We aim at constructing a high performance model for defect detection that detects unknown anomalous patterns of an image without anomalous data. To this end, we propose a two-stage framework for building anomaly detectors using normal training data only. We first learn self-supervised deep representations and then build a generative one-class classifier on learned representations. We learn representations by classifying normal data from the CutPaste, a simple data augmentation strategy that cuts an image patch and pastes at a random location of a large image.
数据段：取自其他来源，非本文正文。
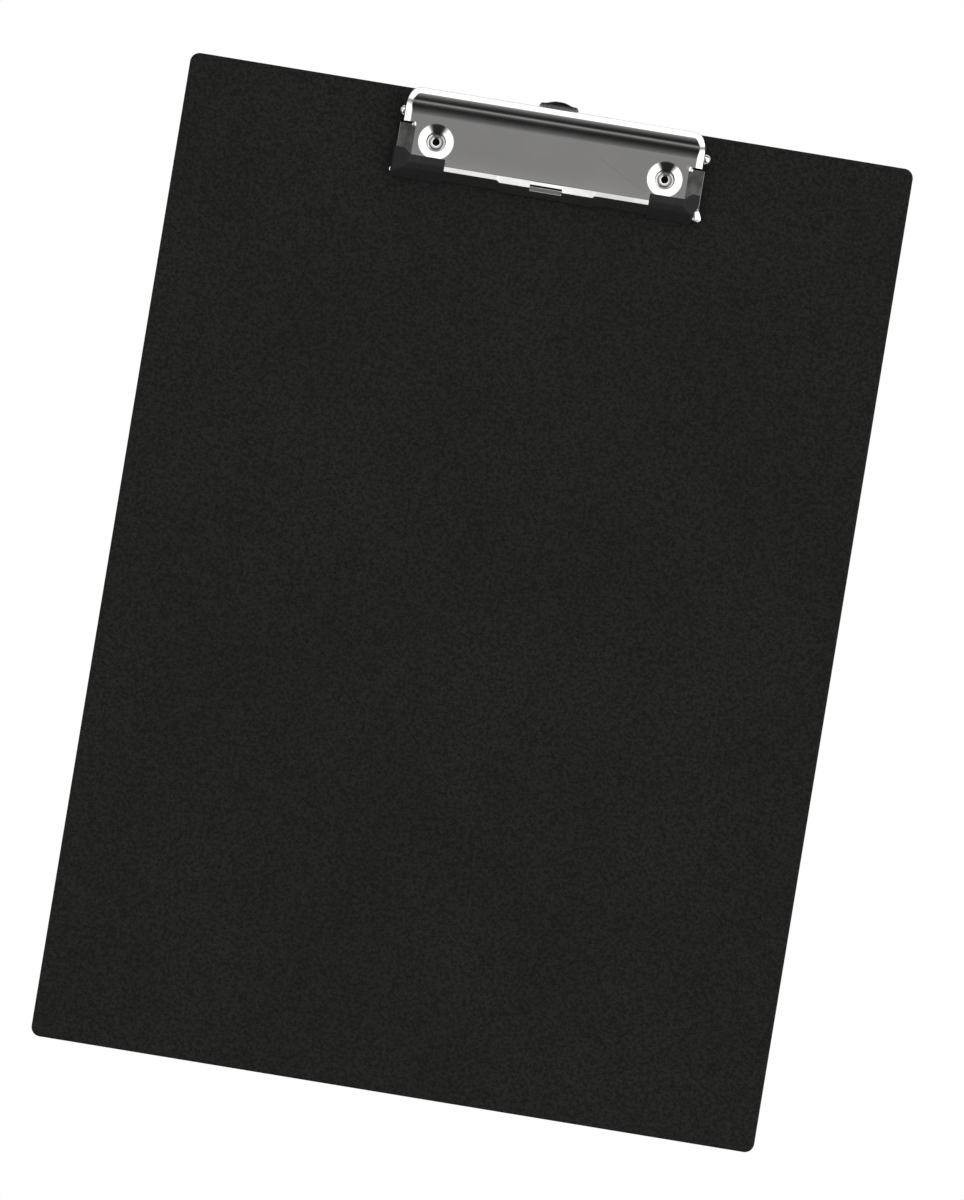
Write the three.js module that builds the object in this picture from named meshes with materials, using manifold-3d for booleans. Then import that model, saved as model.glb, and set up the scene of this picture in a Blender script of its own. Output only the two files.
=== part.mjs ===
// Clipboard: a foil-covered board with a sprung lever clip and a pull-out hanging hook.
// Millimetres. X runs right, Y towards the clip end, Z up. The origin is the centre of the board's back face.

import * as THREE from 'three';
import { mergeVertices } from 'three/addons/utils/BufferGeometryUtils.js';
import Module from 'manifold-3d';

const wasm = await Module();
wasm.setup();

// ---- driving dimensions ----

const board = {
  width: 230,
  length: 313,
  thickness: 3.0,
  cornerRadius: 3,
  sheet: 0.4,       // thickness of the wrapped foil
  backStep: 0.3,    // how far the turned-in foil sits above the liner's back
  turnIn: 9,        // width of the foil turned in at the back
  linerInset: 4.5,
  linerThickness: 0.2,
  play: 0.1,
};

// The clip's own frame: x from its middle, y from the board's top edge, z from the board's back.
const clipOffset = 1.75;

const pivot = { y: -7.5, z: 6.7, rodRadius: 1.3, earHole: 1.5, baseHole: 1.42 };

const jaw = {
  sheet: 0.9,
  face: 10.0,           // height of the flat top
  lipY: -27.5,
  lipBottom: 3.6,
  lipKnee: [-24.4, 8.5],
  faceFront: -22.9,
  flangeStart: -8.15,   // where the flat top turns up into the thumb flange
  flangeRadius: 5.6,
  flangeAngle: 60,
  rimRadius: 2.2,
  leverHalf: 48.0,
  leverTopHalf: 44.6,
  cornerRadius: 4.0,
  cornerShift: 0.7,     // how far the corner arcs stand out past the narrowed top
  taperStart: -7,       // where the lever's sides start to narrow
  slitFront: -11.3,
  slitBack: -10.7,
  slitFrom: 44.8,
  slopeFrom: 43.7,
  skirtHalf: 48.2,
  skirtTop: 6.2,
};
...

Our empirical study on MVTec anomaly detection dataset demonstrates the proposed algorithm is general to be able to detect various types of real-world defects. We bring the improvement upon previous arts by 3.1 AUCs when learning representations from scratch. By transfer learning on pretrained representations on ImageNet, we achieve a new state-of-theart 96.6 AUC. Lastly, we extend the framework to learn and extract representations from patches to allow localizing defective areas without annotations during training.
研究动机与目标
- 仅从正常数据学习缺陷检测方法。
- 引入一个自监督代理任务(CutPaste)以学习对局部不规则性敏感的表征。
- 证明所学表征可实现有效的一类异常检测。
- 扩展到基于块的表征,以在没有异常训练数据的情况下实现定位。
- 在不同缺陷类型下评估鲁棒性并与现有方法进行比较。
提出的方法
- 用二元/三元分类器训练一个基于 CNN 的编码器,以区分正常图像与经过 CutPaste 增强的正常图像。
- 提出 CutPaste 增强:裁剪一个补丁,可能对其进行旋转/抖动,然后将其在随机位置粘贴。
- 可选地使用 CutPaste-Scar 作为细长补丁变体,并训练一个三类别分类器(Normal, CutPaste, CutPaste-Scar)。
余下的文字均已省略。